Ovaherero Remember the Fallen


By Charles Tjatindi


The Ovaherero people and other members of the community flocked to Okahandja over the weekend to pay homage to their fallen ancestors.

With the annual commemoration in its 84th year, traditional leaders appealed for unity amongst the Ovaherero, saying progress and development can only be achieved when people work together as a team.

Supreme Traditional Chief of the Ovaherero, Alfons Maharero, said that leaders often use the issue of unity to score political mileage, but often hardly hold the issue at heart.

“Unity should be approached in a mature and careful manner for it to be successful. Unity should not be used as rhetoric to score political mileage, but should be aimed at uniting people genuinely,” he said.

The Paramount Chief of the Ovaherero, Kuaima Riruako, echoed these sentiments, noting that disunity has had serious consequences in the past, and should therefore be discouraged amongst the Ovaherero.

“It was disunity amongst us that caused the death of the late Kahimemua and Kambahahiza. We should draw solid lessons in this regard…” he said.

Riruako also used the opportunity to call for the commencement of serious dialogue between the Ovaherero and the Germans, which could lead to the overdue compensation of the Ovaherero by the Germans.

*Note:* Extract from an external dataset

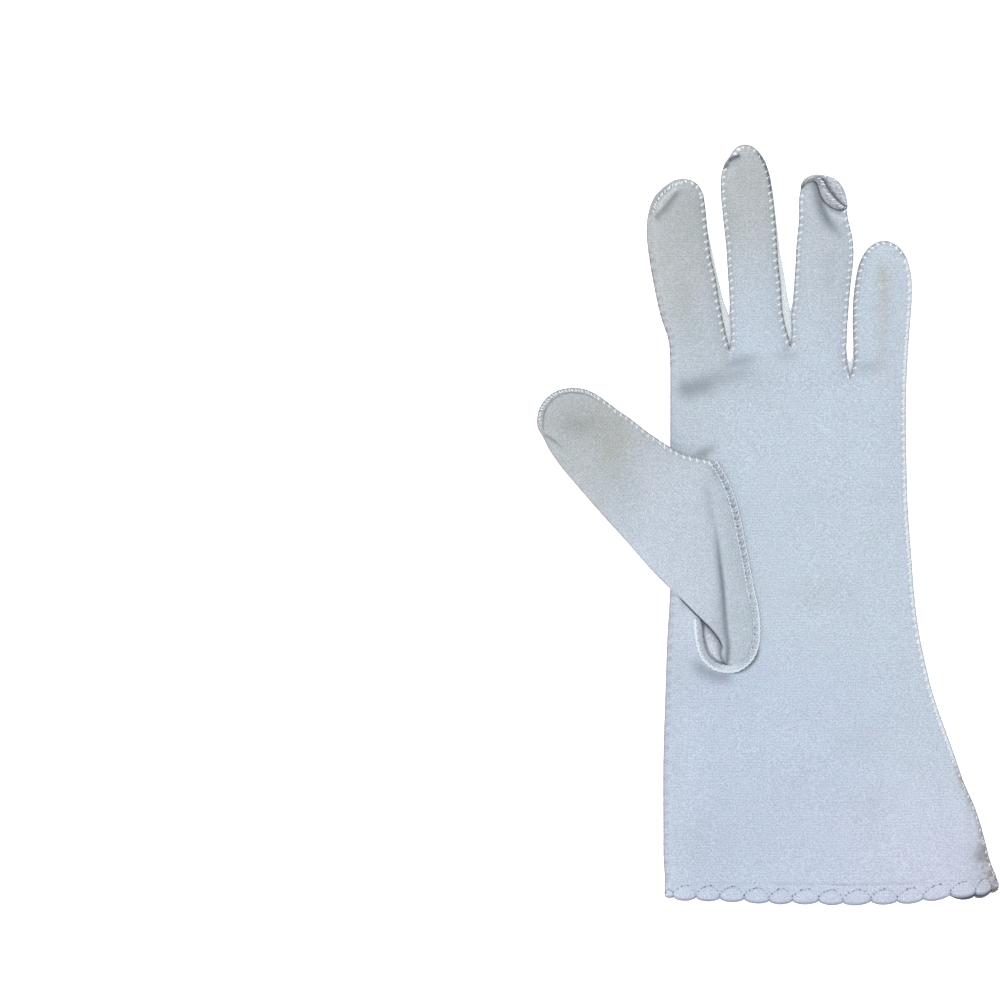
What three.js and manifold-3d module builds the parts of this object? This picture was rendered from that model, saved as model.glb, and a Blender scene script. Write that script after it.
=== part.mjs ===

“The cardinal call of all Ovaherero people today to the German government is to enter into constructive dialogue while we can. Do not provoke the anger of the Ovaherero by playing delaying and divide-and-rule tactics, hoping to evade your obligation to compensate the Ovaherero people,” he remarked.

The Ovaherero waged a bitter and brave war against German colonial forces more than a hundred years ago, which culminated in the infamous battle of Ohamakari at present-day Waterberg.

That battle saw more than 60 000 Ovaherero losing their lives, and a similar large number of them fleeing across the Kalahari Desert into Botswana.

Others were driven into the arid and dry deserts of Omaheke, where many succumbed to their injuries, thirst and hunger.

Amongst those fleeing to Botswana was Samuel Maharero, who succeeded to lead some of his people there, until his death in 1923.

On August 23, 1923, his body was brought back and ceremonially buried at Okahandja, which set the stage for the annual commemorations.